CNN fact-checker explains why Steve Scalise’s 'legalistic evasion' on 2020 is 'dangerous' to democracy

When Chris Wallace interviewed House Minority Whip Steve Scalise on Sunday, October 10, he demanded to know if Scalise thought the 2020 presidential election was "stolen" from Donald Trump. The Louisiana Republican was evasive in his response, never admitting that it wasn't stolen but never coming right out and saying that it was. And CNN fact checker Daniel Dale, in a biting op-ed published by CNN's website on October 12, argues that Scalise's evasiveness is no less toxic to U.S. democracy than Trump promoting the Big Lie during a MAGA rally in Iowa on Saturday, October 9.

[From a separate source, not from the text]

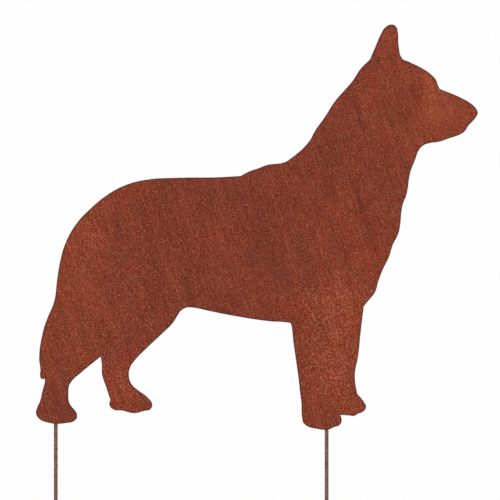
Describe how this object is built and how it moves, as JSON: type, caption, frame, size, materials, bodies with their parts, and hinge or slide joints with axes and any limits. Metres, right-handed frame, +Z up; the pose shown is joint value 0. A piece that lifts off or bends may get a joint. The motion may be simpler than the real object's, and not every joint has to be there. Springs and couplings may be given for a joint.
{
  "type": "steel dog garden stake",
  "caption": "Flat weathering steel silhouette of a standing dog, held upright in soil or turf by slim round stakes welded behind its legs.",
  "frame": {"origin": "on the ground line, level with the lowest paw, midway between the axes of the two stakes", "axes": "+X towards the dog's nose, +Y towards the back of the sheet, where the stakes are, +Z up"},
  "size_m": [0.4502, 0.0063, 0.6126],
  "materials": {
    "rusted_plate": "unpainted weathering steel under a matt, fine-grained red-brown rust patina",
    "rusted_bar": "unpainted round steel bar, grey-brown with a thin mottled rust",
    "weld_metal": "rippled dark brown weld metal"
  },
  "bodies": {
    "root": {"dog_plate": "rusted_plate", "hind_stake": "rusted_bar", "fore_stake": "rusted_bar", "hind_lower_weld_tail_side": "weld_metal", "hind_lower_weld_nose_side": "weld_metal", "hind_upper_weld_tail_side": "weld_metal", "hind_upper_weld_nose_side": "weld_metal", "fore_lower_weld_tail_side": "weld_metal", "fore_lower_weld_nose_side": "weld_metal", "fore_upper_weld_tail_side": "weld_metal", "fore_upper_weld_nose_side": "weld_metal"}
  },
  "joints": []
}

"At a rally in Iowa on Saturday night," Dale explains, "former President Donald Trump told a laughable series of specific lies about the 2020 election he lost. He said, for example, that the state of Pennsylvania and the cities of Detroit and Philadelphia each recorded more votes cast than they have actual voters, though none of that is even close to true. In a television appearance the next morning, the second-ranking House Republican, Minority Whip Steve Scalise, repeated none of Trump's detailed fraud fantasies. But what he did do was no less dangerous for its vagueness."
Dale continues, "Asked three times by Fox News host Chris Wallace whether the election was 'stolen,' Scalise refused each time to offer the only correct answer: no. Instead, Scalise danced around a direct answer — claiming that states had not followed their own laws in conducting the pandemic-era election."
Scalise, during the interview with Wallace, claimed, "There are states that didn't follow their legislatively set rules" in 2020.
"For Scalise," Dale explains, "this kind of legalistic evasion offers the best of all worlds. He can avoid sounding like an unhinged conspiracy theorist, as Trump inevitably does when he starts going into detail about imaginary fraud shenanigans, while also avoiding the wrath of Trump, staying in the good graces of millions of Trump supporters who subscribe to the lie that the election was rigged, and delegitimizing the current president whose agenda he is trying to defeat. It's a handy position for Scalise: promote Trump's nonsense and simultaneously maintain plausible deniability. For American democracy, though, Scalise's middle ground is no middle ground at all."